Why this journal matters
For years, clinicians and researchers in India and across the Global South have worked with limited local data, relying heavily on Western literature that does not always translate to our socio-cultural or legal contexts. A journal rooted in this region can finally begin to correct that imbalance. It can document what practitioners are seeing on the ground—patterns of care, barriers, innovations, and outcomes that simply do not appear in international publications.
Such a platform also creates space for conversations that extend beyond medicine. Transgender health in India is inseparable from questions of law, stigma, strong familial structures, and access to basic rights. There is also a cultural divide with vast differences if one looks at the differences between rural India with an inherently rigid patriarchal intolerant structure and the metro cities, which have a tolerant cosmopolitan fabric, resembling a global viewpoint. A journal that acknowledges these intersections can help shape a realistic and humane understanding of what “care” truly means.
A message to authors
If you are considering contributing, know that your work does not need to be grand or perfect to be valuable.
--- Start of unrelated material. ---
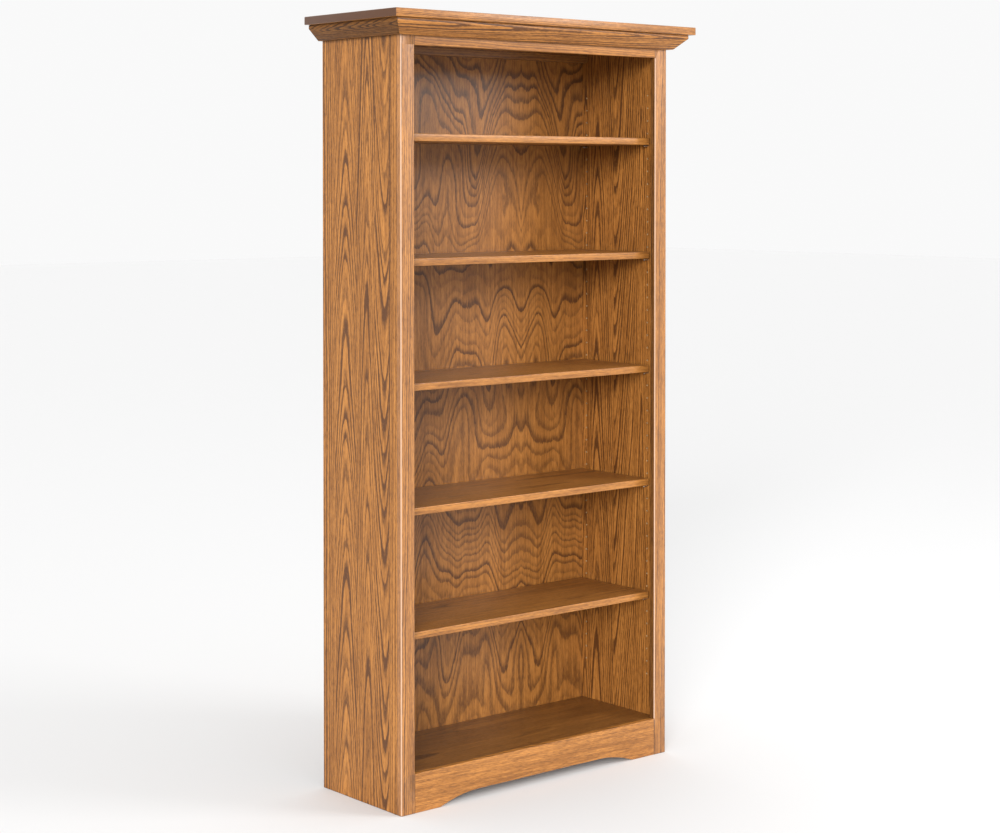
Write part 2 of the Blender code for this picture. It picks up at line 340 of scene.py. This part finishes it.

A carefully documented case series from a district hospital, a thoughtful reflection on community engagement, or a small but well-designed study can be just as impactful as large multicentric trials. What matters is honesty, clarity, and a genuine desire to improve care.
We especially encourage authors to bring their local realities into the conversation. India is not a monolith, and neither is transgender healthcare. The challenges faced in a metropolitan gender clinic differ greatly from those in rural practice. Both perspectives deserve to be recorded and shared.
Ethical, respectful research is non-negotiable. Our communities have endured enough misrepresentation. Let your work reflect dignity, transparency, and a willingness to listen.
Looking ahead
Our hope is that this journal becomes a meeting point, where clinicians, researchers, community leaders, and policymakers can learn from one another. If we succeed, it will not be because of any single article or issue, but because a diverse group of contributors chose to document their experiences and insights with sincerity.
This is an invitation to be part of that effort. Your scholarship can help shape a future in which gender-affirming care is not a privilege, but a standard of compassionate, inclusive, and evidence-based healthcare globally.